STATED EXERCISE: Reproduce the span that opens at the line containing "hide_parts(*nodes)" and closes at the line containing "Points that lie", both lines included, without alteration and without any other line.

——

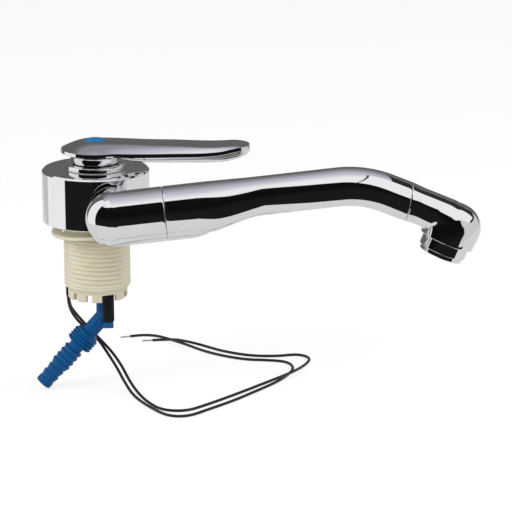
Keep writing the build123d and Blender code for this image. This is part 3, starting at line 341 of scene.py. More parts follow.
class Paint:
    """Every finish as a material, made once."""

    def __init__(self) -> None:
        """Build the materials."""
        self.materials = {finish.slot: finish.material() for finish in FINISHES}

    def dress(self, piece: bpy.types.Object, slot: Slot, body: str, *nodes: str) -> bpy.types.Object:
        """Give a new piece its finish, its body and the nodes that it stands for.

        Args:
            piece: The new object.
            slot: Its material slot.
            body: CAD body that it moves with.
            nodes: CAD nodes that it replaces.

        Returns:
            The same object.
        """
        piece.data.materials.clear()
        piece.data.materials.append(self.materials[slot])
        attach(piece, body)
        if nodes:
            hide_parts(*nodes)
        return piece

    def carry_over(self) -> int:
        """Give every CAD node its own slot's finish.

        Returns:
            How many nodes were dressed.
        """
        rows = frame["record"]["subparts"]
        for row in rows:
            mesh = frame["nodes"][row["node"]].data
            mesh.materials.clear()
            mesh.materials.append(self.materials[Slot(row["material_slot"])])
        return len(rows)


# Surfaces


@dataclass
class Patch:
    """Points in millimetres and faces of four corners.

    Attributes:
        points: One row for each point.
        faces: One row of four point numbers for each face, outwards.
    """

    points: np.ndarray
    faces: np.ndarray
    # Distance of points that become one, and length of edges that go, in metres
    SAME_POINT: ClassVar[float] = 2e-7
    NO_LENGTH: ClassVar[float] = 1e-7

    def __add__(self, other: "Patch") -> "Patch":
        """Both patches as one."""
        faces = np.vstack([self.faces, other.faces + len(self.points)])
        return Patch(np.vstack([self.points, other.points]), faces)

    def placed(self, place: "Place") -> "Patch":
        """The patch moved from a place's own frame into the tap's."""
        return Patch(place.out(self.points), self.faces)

    def piece(self, name: str, crease: float = 32.0) -> bpy.types.Object:
        """Make a smooth-shaded object, with sharp edges past an angle.

        Points that lie on each other become one, and faces without area go.

        Args:
            name: Name of the object.
            crease: Least angle of a sharp edge, in degrees.

        Returns:
            The linked object, with its place in its mesh.
        """
        mesh = bpy.data.meshes.new(name)
        mesh.from_pydata((self.points * MM).tolist(), [], self.faces.tolist())
        shape = bmesh.new()
        shape.from_mesh(mesh)
        bmesh.ops.remove_doubles(shape, verts=shape.verts, dist=self.SAME_POINT)
        bmesh.ops.dissolve_degenerate(shape, edges=shape.edges, dist=self.NO_LENGTH)
        shape.to_mesh(mesh)
        shape.free()
        mesh.shade_smooth()
        mesh.set_sharp_from_angle(angle=math.radians(crease))
        made = bpy.data.objects.new(name, mesh)
        bpy.context.scene.collection.objects.link(made)
        return made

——

THE RESULT:
            hide_parts(*nodes)
        return piece

    def carry_over(self) -> int:
        """Give every CAD node its own slot's finish.

        Returns:
            How many nodes were dressed.
        """
        rows = frame["record"]["subparts"]
        for row in rows:
            mesh = frame["nodes"][row["node"]].data
            mesh.materials.clear()
            mesh.materials.append(self.materials[Slot(row["material_slot"])])
        return len(rows)


# Surfaces


@dataclass
class Patch:
    """Points in millimetres and faces of four corners.

    Attributes:
        points: One row for each point.
        faces: One row of four point numbers for each face, outwards.
    """

    points: np.ndarray
    faces: np.ndarray
    # Distance of points that become one, and length of edges that go, in metres
    SAME_POINT: ClassVar[float] = 2e-7
    NO_LENGTH: ClassVar[float] = 1e-7

    def __add__(self, other: "Patch") -> "Patch":
        """Both patches as one."""
        faces = np.vstack([self.faces, other.faces + len(self.points)])
        return Patch(np.vstack([self.points, other.points]), faces)

    def placed(self, place: "Place") -> "Patch":
        """The patch moved from a place's own frame into the tap's."""
        return Patch(place.out(self.points), self.faces)

    def piece(self, name: str, crease: float = 32.0) -> bpy.types.Object:
        """Make a smooth-shaded object, with sharp edges past an angle.

        Points that lie on each other become one, and faces without area go.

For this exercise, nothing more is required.